We have 2 servers, each running ESX server 2.5.4 build 32233. The CPU untilisation for both systems is running between 95-100%, yet all other resources are running at normal level. Some of the guest servers (Windows 2003) will not boot up, they blue screen when loading Windows. On the servers which are up, some are displaying the following error in Event Viewer: An error was detected on device \Device\Harddisk1\DR1 during a paging operation. Stroage for both is on a SAN, this has other devices accessing and performance is fine. Physical servers are showing no errors. Does anyone have any ideas ?
do you have any third party agents installed in the COS, HP mgmt or Backup agents?

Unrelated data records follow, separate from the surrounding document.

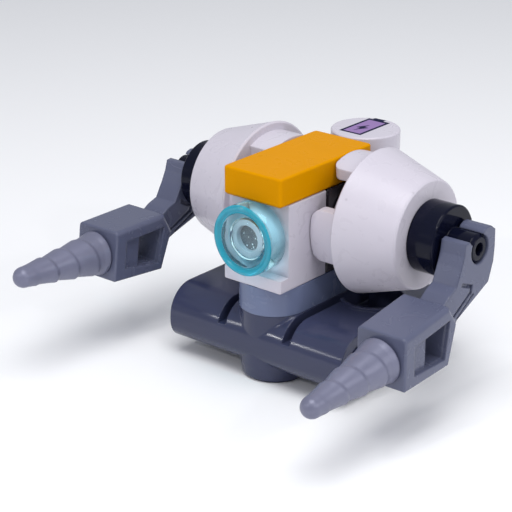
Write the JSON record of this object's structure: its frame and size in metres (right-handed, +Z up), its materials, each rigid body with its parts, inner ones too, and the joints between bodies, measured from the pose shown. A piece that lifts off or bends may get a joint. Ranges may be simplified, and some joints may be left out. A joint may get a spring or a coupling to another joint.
{
  "type": "toy robot with drill arms",
  "caption": "Small brick-built toy robot: a sled base, a one-eyed brick body, cone shoulders and swinging arms that carry spiral drills.",
  "frame": {"origin": "centre of the front foot's underside, where its hole opens", "axes": "+Z up, the face looks along -Y, +X towards the robot's left arm"},
  "size_m": [0.0444, 0.04, 0.025],
  "materials": {
    "dark_slate": "glossy, darker bluish grey",
    "slate": "glossy, dark bluish grey",
    "mid_grey": "glossy, medium bluish grey",
    "white": "glossy white",
    "dark_grey": "glossy, dark grey",
    "orange": "glossy, bright yellowish orange",
    "clear_blue": "transparent light blue plastic, polished",
    "black": "glossy black",
    "pearl_grey": "satin pearl grey"
  },
  "bodies": {
    "body": {"base_sled": "dark_slate", "round_end_plate": "mid_grey", "eye_brick": "white", "side_stud_brick": "dark_grey", "long_tile": "orange"},
    "round_brick": {"round_brick": "white"},
    "round_tile": {"round_tile": "white"},
    "eye_lens": {"eye_lens": "clear_blue"},
    "cone_left": {"cone_left": "white"},
    "hub_disc_left": {"hub_disc_left": "black"},
    "arm_left": {"arm_left": "slate"},
    "drill_left": {"drill_left": "pearl_grey"},
    "cone_right": {"cone_right": "white"},
    "hub_disc_right": {"hub_disc_right": "black"},
    "arm_right": {"arm_right": "slate"},
    "drill_right": {"drill_right": "pearl_grey"}
  },
  "joints": [
    {"name": "cone_spin_left", "type": "hinge", "parent": "body", "child": "cone_left", "pos_m": [0.008, 0.008, 0.017], "axis": [1, 0, 0], "continuous": true},
    {"name": "hub_spin_left", "type": "hinge", "parent": "cone_left", "child": "hub_disc_left", "pos_m": [0.0155, 0.008, 0.017], "axis": [1, 0, 0], "continuous": true},
    {"name": "arm_swing_left", "type": "hinge", "parent": "hub_disc_left", "child": "arm_left", "pos_m": [0.0192, 0.008, 0.017], "axis": [1, 0, 0], "continuous": true},
    {"name": "drill_spin_left", "type": "hinge", "parent": "arm_left", "child": "drill_left", "pos_m": [0.0192, -0.007, 0.0094], "axis": [0, -0.9968, -0.0802], "continuous": true},
    {"name": "cone_spin_right", "type": "hinge", "parent": "body", "child": "cone_right", "pos_m": [-0.008, 0.008, 0.017], "axis": [1, 0, 0], "continuous": true},
    {"name": "hub_spin_right", "type": "hinge", "parent": "cone_right", "child": "hub_disc_right", "pos_m": [-0.0155, 0.008, 0.017], "axis": [1, 0, 0], "continuous": true},
    {"name": "arm_swing_right", "type": "hinge", "parent": "hub_disc_right", "child": "arm_right", "pos_m": [-0.0192, 0.008, 0.017], "axis": [1, 0, 0], "continuous": true},
    {"name": "drill_spin_right", "type": "hinge", "parent": "arm_right", "child": "drill_right", "pos_m": [-0.0192, -0.00787, 0.01145], "axis": [0, -0.9986, 0.0523], "continuous": true},
    {"name": "eye_spin", "type": "hinge", "parent": "body", "child": "eye_lens", "pos_m": [0, -0.003, 0.01685], "axis": [0, 1, 0], "continuous": true},
    {"name": "round_brick_spin", "type": "hinge", "parent": "body", "child": "round_brick", "pos_m": [0, 0.016, 0.012], "axis": [0, 0, 1], "continuous": true},
    {"name": "round_tile_spin", "type": "hinge", "parent": "round_brick", "child": "round_tile", "pos_m": [0, 0.016, 0.022], "axis": [0, 0, 1], "continuous": true}
  ]
}
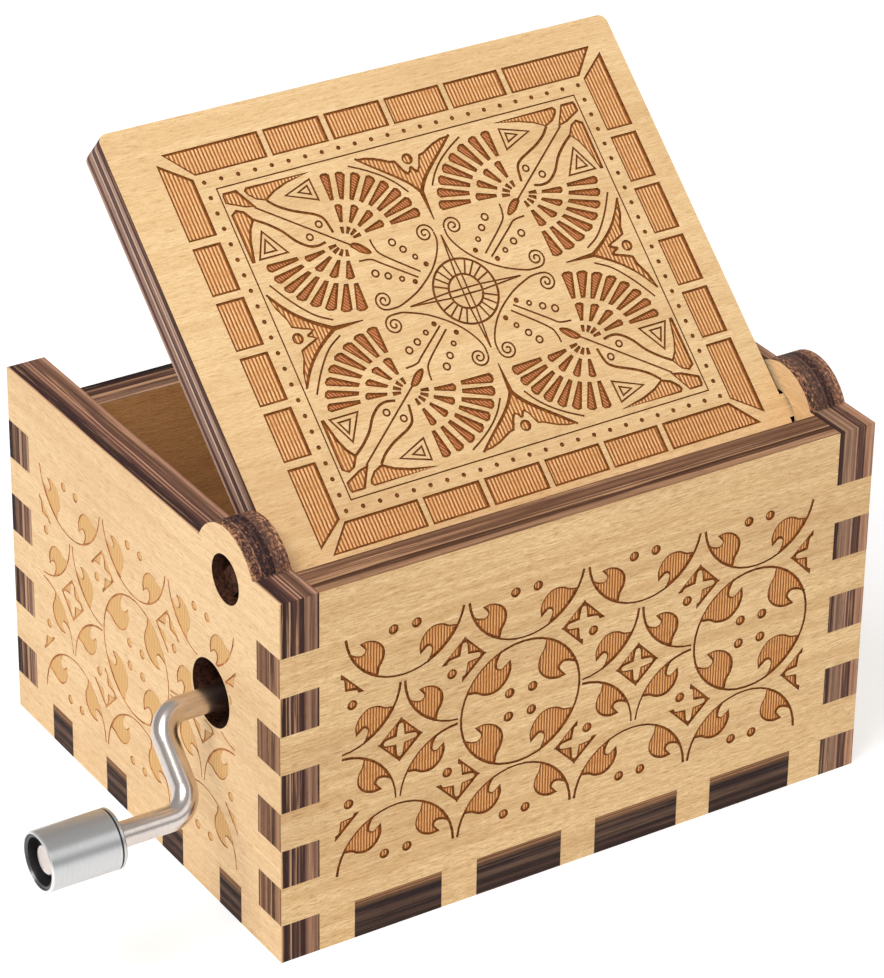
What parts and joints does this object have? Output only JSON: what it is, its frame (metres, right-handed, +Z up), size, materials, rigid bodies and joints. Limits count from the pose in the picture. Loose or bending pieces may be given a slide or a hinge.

check you running processes as it sounds as though there is an app of some kind kicking the hell out of your boxes.
Update on this, contrary to what I previously wrote - the problem was being caused by a component in the SAN, the partition for the VM's was switching between the 2 controllers on the SAN, in the short term we have taken one of the controllers offline, and performance is looking alot better.
no Richard, what i mean is, there are 2 multi-path options for ESX these are MRU (Most Recently Used) or Fixed Path (I want this one...). dependant on your SAN type you will be recommended to use one or the other by the Vendor.
MRU is good in the type of situation you have as it will fail-over at the first loss of connectivity and then stay put until the next change, where as Fixed Path will always try to use the path of your choice. What can happen with Fixed Path is that an intermittent connection can cause a "flip-flop" effect on the server, the path goes down and fails over then it comes up and fails back then it goes down etc....
check the SAN vendor release notes for the recommended policy.